Culture & Lifestyle
Navigating twelve years in an all-girls school
When asked about my experience at the school, I express gratitude for the joys of female friendship.Rishika Dhakal
When I tell my current batch mates that I studied in an all-girls school for twelve years, they frequently ask, “What? Twelve years in an all-girls school? It must have been boring.”
Then, the question is followed by another curious inquiry: “Were there any male teachers at your school?”
During my initial days at St Mary’s Secondary School, Jawalakhel, everything seemed new. As time passed, my experience began to evolve into what most people would consider “normal”.
Suddenly, I was seated in my school bus, gazing outside the window, only to be amazed by a group of students belonging to a co-ed school helping themselves with panipuri, looking happy in each other’s company. That felt unfamiliar.
Questions and remarks from my schooling have always led me to contemplate. People have tried to express the “normal” way of education to me, where the “normal” entailed combining male and female students to enjoy each other's association.
However, the experience I had formed at my school didn’t make me curious about the “normal way” of schooling. All in all, the female friendships I had found at St Mary’s helped me find my type of “normal”.
Having turned 20, my female companions supported me at every adventurous epoch. Be it bunking school for the first time, learning about the forbidden websites, or walking in the streets of Thamel after some shots, inhaling the air that is a mixture of freedom and youthfulness. It was with my girl buddies with whom I shared the jolliness of life.
The melodious tinkling of the ghungroos during our dance sessions in the cosy shed provided us with an unspoken sense of camaraderie and friendship.
Similarly, the annual basketball match featured cut-throat competition between the opposing teams; however, by the end of the day, one could observe the rivals holding hands as they visited the Ajima store (the nearest supermarket) to buy lollipops.
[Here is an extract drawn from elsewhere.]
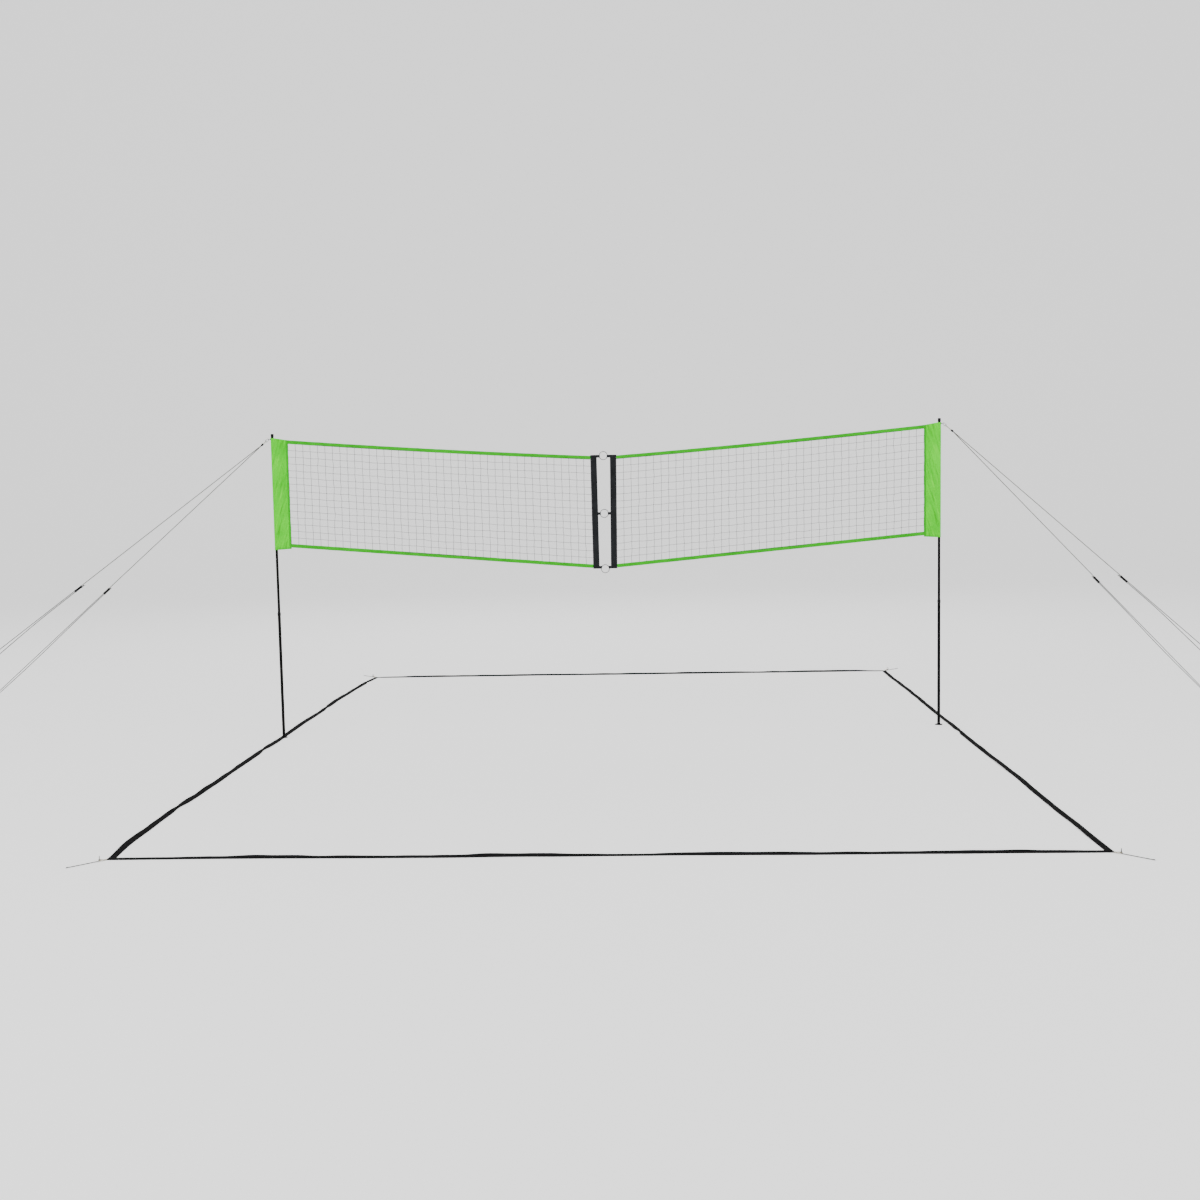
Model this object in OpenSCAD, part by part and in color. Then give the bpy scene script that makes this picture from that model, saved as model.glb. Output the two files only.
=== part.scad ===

Singing classes gave birth to songs imbued with memories and shared experiences.
While Zayn Malik and Harry Styles provided endless daydreams, the school’s environment was conducive to the blossoming of bonds between students similar to the characters Oliver and Elio from the book ‘Call Me by Your Name’.
Such bonds were embraced and celebrated, not shunned. The grief and pain that arose from friendships were dealt with with vulnerability and understanding. These were the moments when girlfriends exchanged giggles in return for consolation, which helped soothe the grief of not being liked back by your crush.
The discourse around an all-girls school usually revolves around criticising its conservative approach to education, which lacks gender diversity. However, in a country where male patriarchs largely dominate governance, I witnessed the matriarchal ruling of the sisters and the female teachers in my school.
During the enactment of the annual prayer service at school, I learned that the thread of rakhi and the blessings of Bhai Tika could also be exchanged between sisters.
My transition to a co-ed education for my undergraduate studies was culturally shocking, as it introduced me to the dynamics of both boys and girls learning together.
In the process, I capitalised on the advantage presented to me by my co-ed college as I tried befriending the ‘he’ brigade. How was it? It was a steep learning curve—and it still is. During my school days, a friend whispered a mantra for dealing with adversities, “Fake it until you make it.”
Considering that, I moved forward to embrace what was ahead of me. I brushed off discomfort to develop a bond like that of Rahul and Anjali from ‘Kuch Kuch Hota Hai’.
Similarly, in a world where people made me believe that the grass was greener on the other side, I, much like Phoebe, am still searching for my Chandler, Ross, and Joey.
Being in a room with students who share your ambitions but still feeling like an outsider is like trying to dance to a rhythm that everyone else can hear but you can't quite catch.
There have been times when I have grown envious of my other girlfriends for their ease in forming friendships with boys. Yet every time I am struck with such thoughts, I give myself the benefit of the doubt that maybe the definition of friendship for others differs from mine.
Building deep connections with my school friends involved peeling back layers to reveal the budding friendship. However, those around me now view such depth as strange.
Bollywood or my heightened expectations for friendship made it challenging to traverse my path with the same cheerful energy as those around me.
With lasting memories etched into my consciousness, the transition did not scrape away the charm and meaning of female friendship I had discovered while at St Mary’s.
These relationships continue to be the cornerstone of my existence, reminding me that in a world dominated by male voices, the bonds between women are a force to be reckoned with.
So, when asked about my experience at an all-girls school, I express gratitude for the joys of female friendship that have enriched my life in ways words can hardly capture.